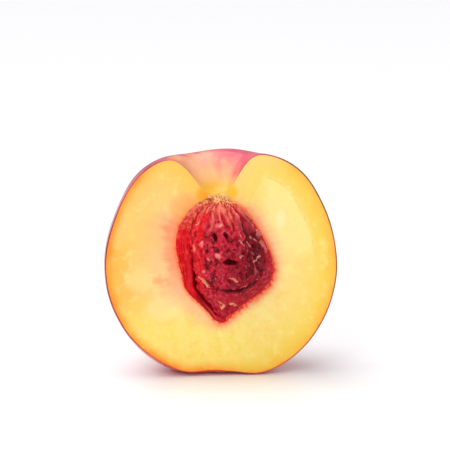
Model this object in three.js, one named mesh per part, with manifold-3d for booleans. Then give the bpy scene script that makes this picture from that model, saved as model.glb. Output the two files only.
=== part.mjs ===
// Half a nectarine with its stone, cut from stem end to blossom end and standing on a small flat spot.
//
// Millimetres, +Z up. The origin is in the middle of the flat spot, on the surface that the half stands
// on. The cut face looks towards -Y and leans back a little; +X is to the right of someone facing it.
//
// Both shapes are worked out in the fruit's own frame: its centre at the origin, the stem end up +Z, the
// cut along Y = 0 and the half that is kept behind it. On the fruit, "down" is the angle from the stem end
// (0 to 180 degrees) and "round" is the angle about the axis from stem to blossom end, from +X towards +Y.

import * as THREE from 'three';
import { mergeVertices } from 'three/addons/utils/BufferGeometryUtils.js';
import Module from 'manifold-3d';

// ---- Driving dimensions: millimetres and degrees ----

const FRUIT = { radius: 34.2, cheekDrop: 2.4 };           // the cheek behind the cut is flatter than the sides
const SHOULDER = { rise: 2.0, back: 2.4, skew: 0.7, at: 38, width: 19 };        // the swelling round the stem
const STEM_HOLLOW = { depth: 13.0, edge: 14.5, softness: 2.6, lean: -2.9 };     // the pit the stem grew in
const BLOSSOM_DIMPLE = { depth: 3.2, edge: 13.0, softness: 3.8 };
const SUTURE = {                                          // the groove down the left side, deeper low down
  round: 180, depth: 0.85, width: 7.5, lowDepth: 1.1, lowAt: 157, lowSpan: 22,
};
const LIP = {                                             // the skin swells on both sides of the suture
  width: 27, rise: 0.5, topRise: 0.6, topAt: 35, topSpan: 22, lowRise: 1.3, lowAt: 150, lowSpan: 28,
};
const HEEL = { back: 2.6, side: 0.5, at: 146, width: 24 };                      // the full, low back

const HOLLOW = {                                          // where the stone grew
  length: 36.9, width: 27.8, depth: 19.2, middle: 1.95, keel: 0,
  axis: -0.4, bulge: 2.5, bulgeAt: -3.0, bulgeSpan: 9.5,
};
const STONE = {                                           // lies against the right of its hollow
  length: 35.3, width: 23.7, depth: 16.8, middle: 1.95, keel: 0.2,
  axis: -0.4, bulge: 4.0, bulgeAt: -2.0, bulgeSpan: 11.0,
};
const TIP = { start: -0.4, end: -0.95, taper: 0.5 };      // of the half length: both narrow to a point below

const STANCE = { leanBack: 4, centreHeight: 32.5, behindCentre: 9 };            // how the half stands

const FRUIT_STEPS = { down: 54, round: 64 };
const HOLLOW_STEPS = { down: 24, round: 36 };
const STONE_STEPS = { down: 30, round: 36 };
const BLOCK = 120;                                        // side of the blocks that cut the fruit

const FLESH_COLOUR = 0xf7c968;
const STONE_COLOUR = 0x86202f;

// ---- Curves ----

const { degToRad, smoothstep } = THREE.MathUtils;
const bell = (x, at, width) => Math.exp(-(((x - at) / width) ** 2));
const ramp = (x) => 1 / (1 + Math.exp(-x));

// Distance from the fruit's centre to its skin.
function skinRadius(down, round) {
  const ring = Math.sin(degToRad(down));
  const across = Math.cos(degToRad(round));
  const behind = Math.sin(degToRad(round)) ** 2;

  const body = FRUIT.radius - FRUIT.cheekDrop * behind * ring ** 2;
  const shoulder = (SHOULDER.rise + SHOULDER.back * behind ** 2 * (1 + SHOULDER.skew * across))
    * bell(down, SHOULDER.at, SHOULDER.width);
  const heel = (HEEL.back * behind + HEEL.side * (1 + across) / 2) * bell(down, HEEL.at, HEEL.width);

  // The stem hollow's axis leans towards -X.
  const lean = degToRad(STEM_HOLLOW.lean);
  const alongHollow = ring * across * Math.sin(lean) + Math.cos(degToRad(down)) * Math.cos(lean);
  const fromHollow = THREE.MathUtils.radToDeg(Math.acos(Math.min(alongHollow, 1)));
  const stemHollow = STEM_HOLLOW.depth * ramp((STEM_HOLLOW.edge - fromHollow) / STEM_HOLLOW.softness);
  const dimple = BLOSSOM_DIMPLE.depth
    * ramp((BLOSSOM_DIMPLE.edge - (180 - down)) / BLOSSOM_DIMPLE.softness);

  // The skin swells towards the suture, most at both ends, and drops into the groove itself.
  const turn = THREE.MathUtils.euclideanModulo(round - SUTURE.round + 180, 360) - 180;
  const fromSuture = Math.abs(turn) * Math.max(ring, 0.3);
  const lip = LIP.rise + LIP.topRise * bell(down, LIP.topAt, LIP.topSpan)
    + LIP.lowRise * bell(down, LIP.lowAt, LIP.lowSpan);
  const swell = lip * bell(fromSuture, 0, LIP.width);
  const depth = SUTURE.depth + lip + SUTURE.lowDepth * bell(down, SUTURE.lowAt, SUTURE.lowSpan);
  const groove = depth * bell(fromSuture, 0, SUTURE.width);

  return body + shoulder + heel - stemHollow - dimple + (swell - groove) * Math.sqrt(ring);
}

function skinPoint(down, round) {
  const direction = new THREE.Vector3().setFromSphericalCoords(1, degToRad(down), degToRad(round));
  return new THREE.Vector3(direction.z, direction.x, direction.y).multiplyScalar(skinRadius(down, round));
}

// A point of the stone or its hollow: an egg that narrows to a tip below, whose middle line bulges
// towards +X. A keel above 0 draws the edges in the cut plane out to a ridge.
function eggPoint(egg, down, round) {
  const height = Math.cos(degToRad(down));
  const taper = 1 - TIP.taper * smoothstep(-height, -TIP.start, -TIP.end);
  const girth = Math.sin(degToRad(down)) * taper;
  const behind = Math.sin(degToRad(round));
  const z = egg.middle + egg.length / 2 * height;
  const middleLine = egg.axis + egg.bulge * bell(z, egg.bulgeAt, egg.bulgeSpan);
  return new THREE.Vector3(
    middleLine + egg.width / 2 * girth * Math.cos(degToRad(round)),
    egg.depth / 2 * girth * behind * Math.abs(behind) ** egg.keel,
    z,
  );
}

// ---- Solids ----

// A closed surface from its two ends and the rings of points between them.
function closedSurface(pointAt, steps) {
  const points = [pointAt(0, 0)];
  for (let i = 1; i < steps.down; i += 1) {
    for (let j = 0; j < steps.round; j += 1) {
      points.push(pointAt((180 * i) / steps.down, (360 * j) / steps.round));
    }
  }
  points.push(pointAt(180, 0));

  const last = points.length - 1;
  const onRing = (i, j) => 1 + (i - 1) * steps.round + (j % steps.round);
  const faces = [];
  for (let j = 0; j < steps.round; j += 1) {
    faces.push(0, onRing(1, j), onRing(1, j + 1));
    for (let i = 1; i < steps.down - 1; i += 1) {
      faces.push(onRing(i, j), onRing(i + 1, j), onRing(i + 1, j + 1));
      faces.push(onRing(i, j), onRing(i + 1, j + 1), onRing(i, j + 1));
    }
    faces.push(last, onRing(steps.down - 1, j + 1), onRing(steps.down - 1, j));
  }
  return new THREE.BufferGeometry().setFromPoints(points).setIndex(faces);
}

const wasm = await Module();
wasm.setup();

function toSolid(geometry) {
  const bare = geometry.clone();
  bare.deleteAttribute('normal');
  bare.deleteAttribute('uv');
  const merged = mergeVertices(bare);
  return new wasm.Manifold(new wasm.Mesh({
    numProp: 3,
    vertProperties: Float32Array.from(merged.attributes.position.array),
    triVerts: Uint32Array.from(merged.index.array),
  }));
}

function toGeometry(solid) {
  const { vertProperties, triVerts } = solid.getMesh();
  const geometry = new THREE.BufferGeometry();
  geometry.setAttribute('position', new THREE.BufferAttribute(vertProperties, 3));
  geometry.setIndex(new THREE.BufferAttribute(triVerts, 1));
  geometry.computeVertexNormals();
  return geometry;
}

// The whole fruit, less the half in front of the cut, the stone's hollow and what is below the surface
// that it stands on.
function halfFruitGeometry(stance) {
  const whole = toSolid(closedSurface(skinPoint, FRUIT_STEPS));
  const frontHalf = new THREE.BoxGeometry(BLOCK, BLOCK, BLOCK).translate(0, -BLOCK / 2, 0);
  const hollow = closedSurface((down, round) => eggPoint(HOLLOW, down, round), HOLLOW_STEPS);
  const ground = new THREE.BoxGeometry(BLOCK, BLOCK, BLOCK)
    .translate(0, 0, -BLOCK / 2)
    .applyMatrix4(stance.clone().invert());
  return toGeometry(whole.subtract(toSolid(frontHalf)).subtract(toSolid(hollow)).subtract(toSolid(ground)));
}

function stoneGeometry() {
  const geometry = closedSurface((down, round) => eggPoint(STONE, down, round), STONE_STEPS);
  geometry.computeVertexNormals();
  return geometry;
}

// ---- The part ----

const nectarine = new THREE.Group();
nectarine.rotation.x = -degToRad(STANCE.leanBack);
nectarine.position.set(0, -STANCE.behindCentre, STANCE.centreHeight);
nectarine.updateMatrix();

const halfFruit = new THREE.Mesh(
  halfFruitGeometry(nectarine.matrix),
  new THREE.MeshStandardMaterial({ color: FLESH_COLOUR, roughness: 0.4, metalness: 0 }),
);
halfFruit.name = 'half_fruit';

const stone = new THREE.Mesh(
  stoneGeometry(),
  new THREE.MeshStandardMaterial({ color: STONE_COLOUR, roughness: 0.5, metalness: 0 }),
);
stone.name = 'stone';

nectarine.add(halfFruit, stone);

const part = new THREE.Group();
part.add(nectarine);

export default part;
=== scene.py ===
"""Half a nectarine with its stone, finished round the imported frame: the cut flesh and the hollow in it,
the skin, the stone and the fibres torn between stone and flesh, on a pale floor in soft light.

Shapes are worked out in millimetres in the fruit's own frame: its centre at the origin, the stem end up
+Z, the cut in the plane Y = 0 and the half that is kept behind it. "down" is the angle from the stem
end and "turn" the angle round the cut face, both from +Z, a turn clockwise as seen from the front. Each
shape is then leaned back, moved to where the frame has it and put into a mesh in metres.
"""

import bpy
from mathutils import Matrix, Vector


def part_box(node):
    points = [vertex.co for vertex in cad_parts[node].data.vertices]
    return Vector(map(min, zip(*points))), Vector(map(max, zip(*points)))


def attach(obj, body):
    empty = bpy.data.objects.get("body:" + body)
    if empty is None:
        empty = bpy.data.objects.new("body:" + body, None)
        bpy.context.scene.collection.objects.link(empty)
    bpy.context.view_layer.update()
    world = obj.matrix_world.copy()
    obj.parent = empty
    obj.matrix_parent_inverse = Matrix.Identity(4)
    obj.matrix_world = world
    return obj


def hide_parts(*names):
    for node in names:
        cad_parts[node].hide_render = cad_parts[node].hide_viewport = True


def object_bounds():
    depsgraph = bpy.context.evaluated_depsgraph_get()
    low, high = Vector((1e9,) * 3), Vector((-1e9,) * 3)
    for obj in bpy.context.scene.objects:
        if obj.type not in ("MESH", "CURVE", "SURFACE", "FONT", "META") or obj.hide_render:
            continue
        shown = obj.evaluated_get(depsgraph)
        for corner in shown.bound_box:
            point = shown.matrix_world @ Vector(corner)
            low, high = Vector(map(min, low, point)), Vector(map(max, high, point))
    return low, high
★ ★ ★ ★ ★
Given task:
Work out the number of lines above that include the string "high" and write only that number.

Solution below:
3